Fain has previously said a second Trump term in the White House would be a “disaster.” However, Trump, as he has in the past, is gaining blue-collar support.
“I like Trump,” said Niko Shinn, another autoworker who’s currently on strike at the Mopar plant. “He’s a good businessman and seems like he knows more about, not politics, but negotiating and stuff like that.”
Trump’s support among union members has increased as Biden’s has fallen in recent months, according to Michigan polling company EPIC·MRA. Trump led Biden 46% to 43% among union members in an August survey, after Biden led Trump 51% to 42% in June, according to Bernie Porn, president of EPIC·MRA.

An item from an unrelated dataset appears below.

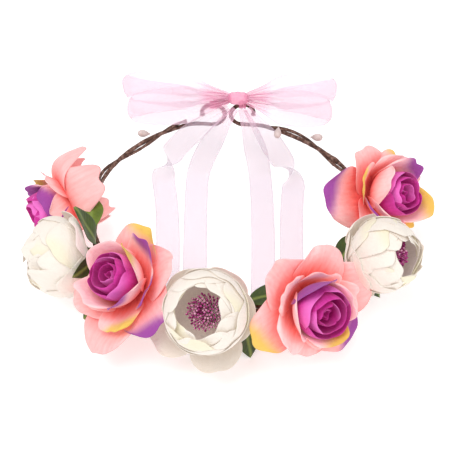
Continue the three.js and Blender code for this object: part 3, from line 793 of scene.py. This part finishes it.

“With union members, he has been so supportive of just about everything that union members want. The one thing that they’re concerned about is the push towards electric vehicles because they’re concerned about the fewer numbers of employees it takes to build an electric vehicle,” Porn said.
Electric vehicles, or EVs, are expected to require less labor and parts than the traditional vehicles equipped with internal combustion engines. They are expected to be one of several talking points Trump discusses during his Wednesday rally.
“President Trump’s rhetoric in his position stances, I think, stands clearly with the vast majority of the rank-and-file of the UAW who are concerned about their jobs being eliminated by this Biden administration forced transition to electric vehicles,” said Jamie Roe, a Republican strategist based in Macomb County, where Trump’s rally is being held.
Fain has said the union is withholding a reelection endorsement for Biden until the union’s concerns about the auto industry’s transition to all-electric vehicles are addressed.
Biden’s visit may be an olive branch to assist in the UAW’s eventual endorsement as well as potential leverage for the union in its ongoing negotiations with the Detroit automakers.
“I think the president’s visit, particularly if Shawn Fain is joining [Biden] on a picket line, I think it is another stroke of strategy that increases the pressure and increases the overall strength of the union when it comes to the actual negotiations with the autos,” Burton said.